How Parliamentary Committees Summon Officials

One of the most consequential but least publicly visible exercises of parliamentary power in India is the summoning of government officials to testify before parliamentary committees. When a committee takes evidence from a ministry — calling secretaries, joint secretaries, or technical officials to answer questions under conditions of parliamentary privilege — it exercises the legislature's oversight function in its most direct form. The official must appear. 

They must answer questions truthfully. The evidence they give is protected by parliamentary privilege, but the accountability they face is real. Unlike Question Hour — where answers are carefully prepared days in advance and ministers are briefed by officials in the gallery — committee testimony is more detailed, more technical, and often more revealing about how policy is actually implemented.

How Parliamentary Committees Summon Officials
Representational Image: How Parliamentary Committees Summon Officials
Parliamentary committees in India — both Departmentally Related Standing Committees (DRSCs) and financial committees like the Public Accounts Committee — have the power to send for persons, papers, and records. This power is stated in the official Lok Sabha Secretariat description of committee functions. 

All witnesses appearing before parliamentary committees are protected by parliamentary privilege in respect of any statement made in evidence — they cannot be sued for what they say before the committee. 

This protection is designed to encourage complete and truthful testimony. In return, the witness who gives false evidence or misleads a committee exposes themselves to proceedings for contempt of Parliament, which carries its own constitutional weight.

What You Need to Know

  • Parliamentary committees have the power to summon persons and require production of papers and records; all witnesses who appear are protected by parliamentary privilege for the statements they make in evidence, as confirmed in the official Ministry of Parliamentary Affairs manual.
  • A key institutional constraint: financial committees — including the PAC and DRSCs — cannot summon ministers; only ministry officials (secretaries and below) are called to give evidence; ministers participate in the political accountability of Parliament through debates and Question Hour, not committee testimony.
  • If a witness fails to appear before a Joint Parliamentary Committee in answer to a summons, they are in contempt of the House — a serious constitutional consequence that creates genuine compulsion to appear, according to PRS Legislative Research.
  • In the 16th Lok Sabha, DRSCs held 2,038 sittings and submitted 1,111 reports — approximately one report per 1.8 sittings — reflecting a substantial volume of committee work that occurs largely outside public view.
  • Average DRSC attendance among MPs hovers around approximately 50%, compared to full house attendance of approximately 84% — suggesting that even among the committee members who determine officials' accountability, participation is uneven.

How It Works in Practice

1. Committee decision to take evidence: A DRSC or other committee decides to examine a subject — either a bill referred to it, a ministry's Demands for Grants, a policy subject, or a matter of public importance.
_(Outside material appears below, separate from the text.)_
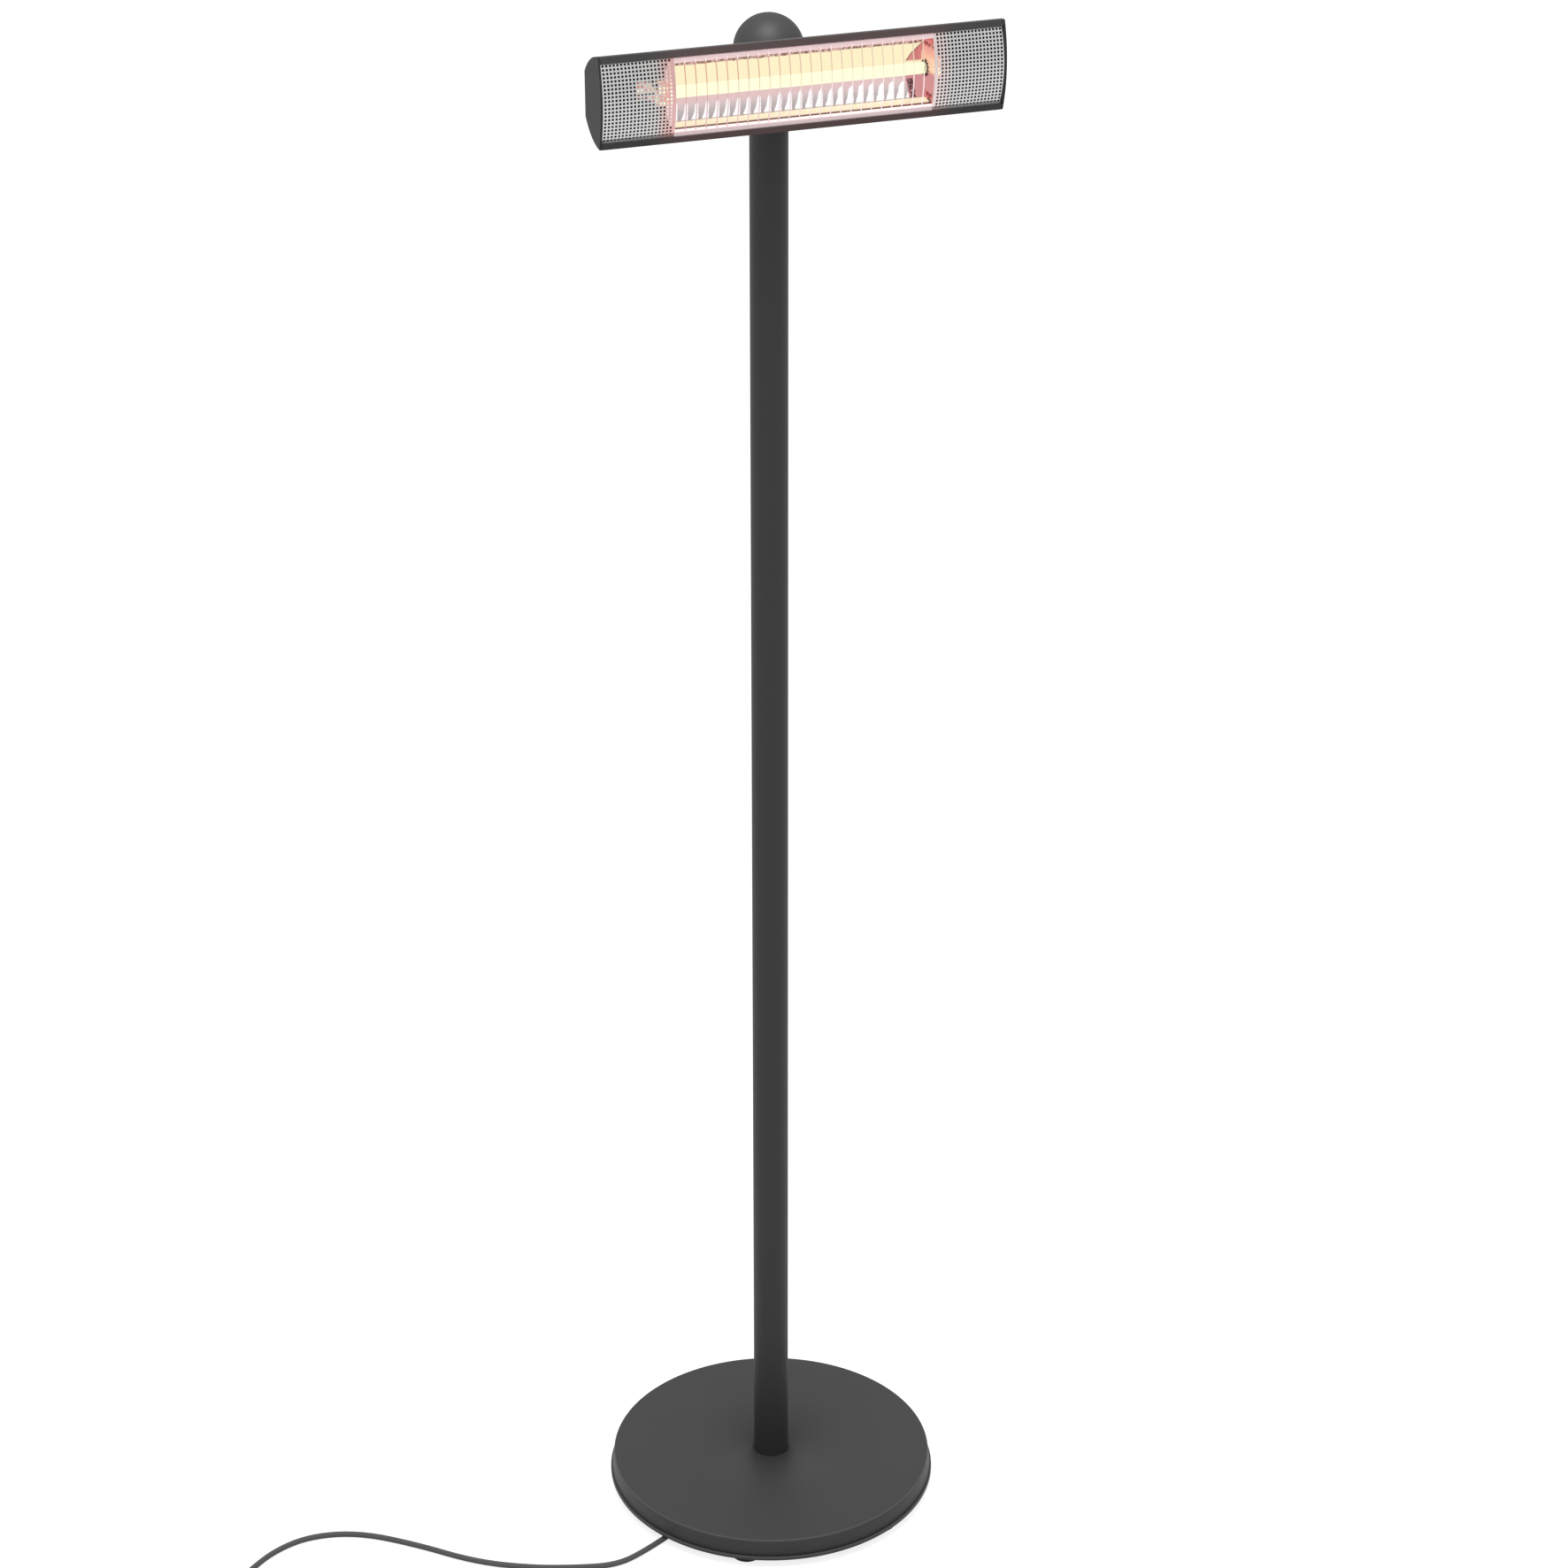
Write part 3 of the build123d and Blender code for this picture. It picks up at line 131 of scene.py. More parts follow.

The committee secretariat identifies the relevant ministry officials to be called, the specific evidence to be sought, and the schedule of hearings.

2. Summoning officials: The committee sends a formal notice to the relevant ministry requesting the appearance of specified officials. Ministry officials typically appear through their ministry's parliamentary cell, which liaises with the committee secretariat. Senior officials — Additional Secretaries, Joint Secretaries, and above — typically appear for policy matters; technical officials for implementation specifics.

3. Evidence sessions: Officials appear before the committee and answer members' questions. Sessions are held in camera — not broadcast or open to the press. This in-camera environment is designed to encourage candid testimony; officials can give more detailed and technically honest answers when not performing for cameras. Committee members may ask supplementary questions. The committee may follow up with written questions and require written answers.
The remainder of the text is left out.